By Andrew Cunningham

Borrowing an idea from the Kitchener Waterloo Cambridge Regional Post Card Club‘s informative newsletter, we are going to feature postcards dating from exactly 100 years ago (we’ll make it 110 years, or some other round number, if there’s a good candidate from an even earlier era).

Given that we’re the Toronto Postcard Club, let’s start with a card with a great local postcard from a relatively rare publisher. The chief interest of this card is its message about a recent First World War enlistee whom the writer regarded as just about as unlikely a warrior as there could ever be.

Postcard published by H. H. Tammen Co.
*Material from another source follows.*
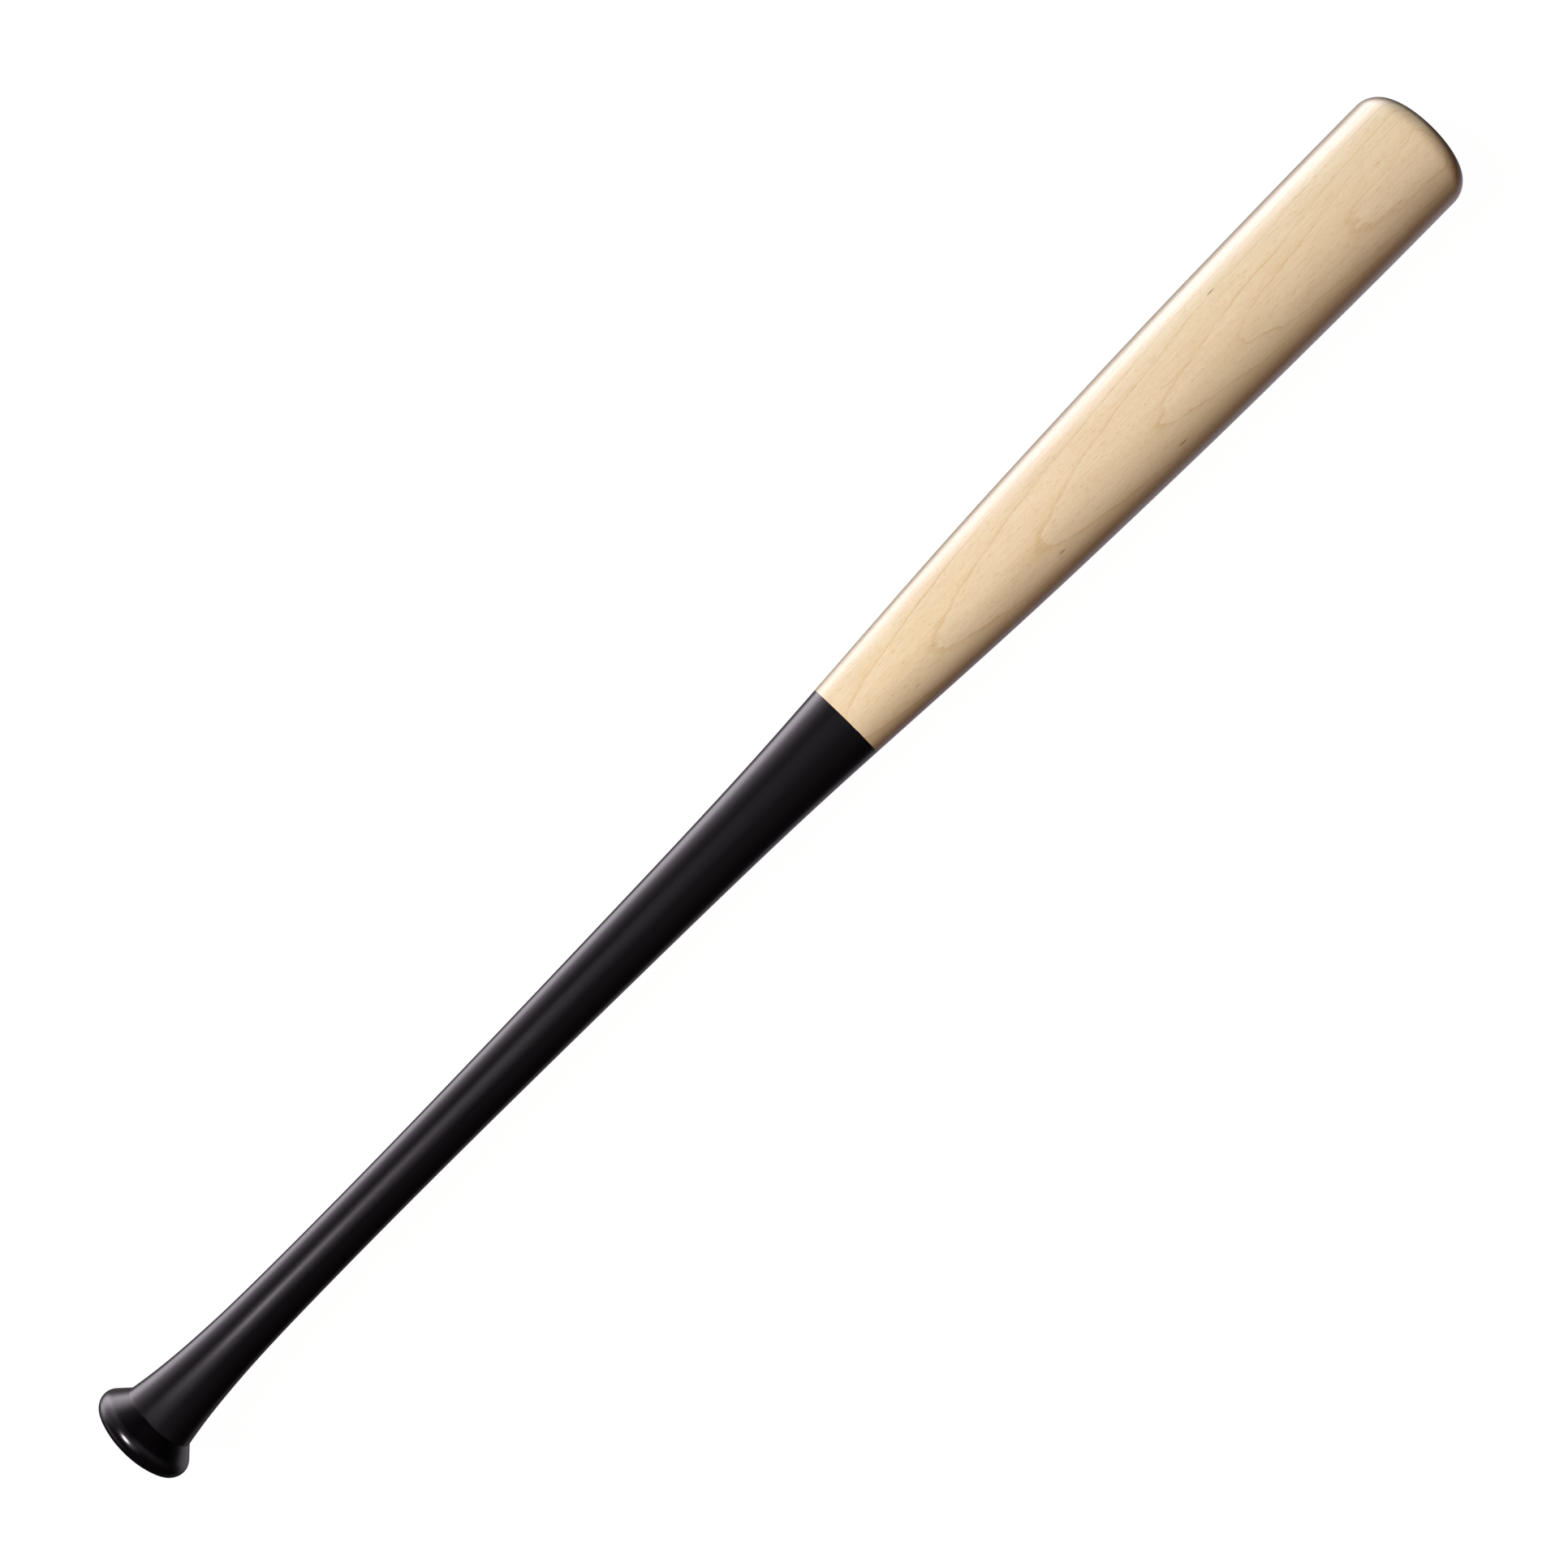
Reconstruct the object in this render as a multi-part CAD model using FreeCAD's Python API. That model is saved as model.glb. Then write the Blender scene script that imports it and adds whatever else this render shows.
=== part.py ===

Ltd., Toronto (No. 5141)

Early Morning on the Water Front, TorontoPublished by H. H. Tammen Co. Ltd., Toronto (No. 5141)

On July 18, 1916, a young lady named Florence, resident at 506 Dundas Street in Toronto, posted this card to Miss Lizzie Kinmond of Tiverton, Ont., with the following message:

Dear Lizzie, I know you will feel very sorry to hear my news. Stan our old friend has enlisted. I saw him in Kahki [sic] last night + it was a great shock. Perhaps you knew all about it though. But you can imagine him sailing off in one of these boats. Do you suppose he will take his opera glasses? He may sing The Gold Fish when he gets to the trenches to entertain the Germans on a cold night.

“The Gold Fish” may refer to the romantic song of that name by the Russian composer Mily Balakirev (1837-1910); perhaps the unfortunate Stan was known to be partial to it. However that may be, it is certainly interesting that at this stage of the War, when many Canadians had already been killed in action, Stan’s forthcoming departure for the front would be treated with the insouciance exhibited in Florence’s message.

The card, by the rarely encountered publisher H. H. Tammen Co. Ltd., presents an evocative image of steamboats on the Lake Ontario waterfront, preparing for their first customers of the day. The Toronto skyline is reduced to a silhouette, effectively focusing the eye’s attention on the ships.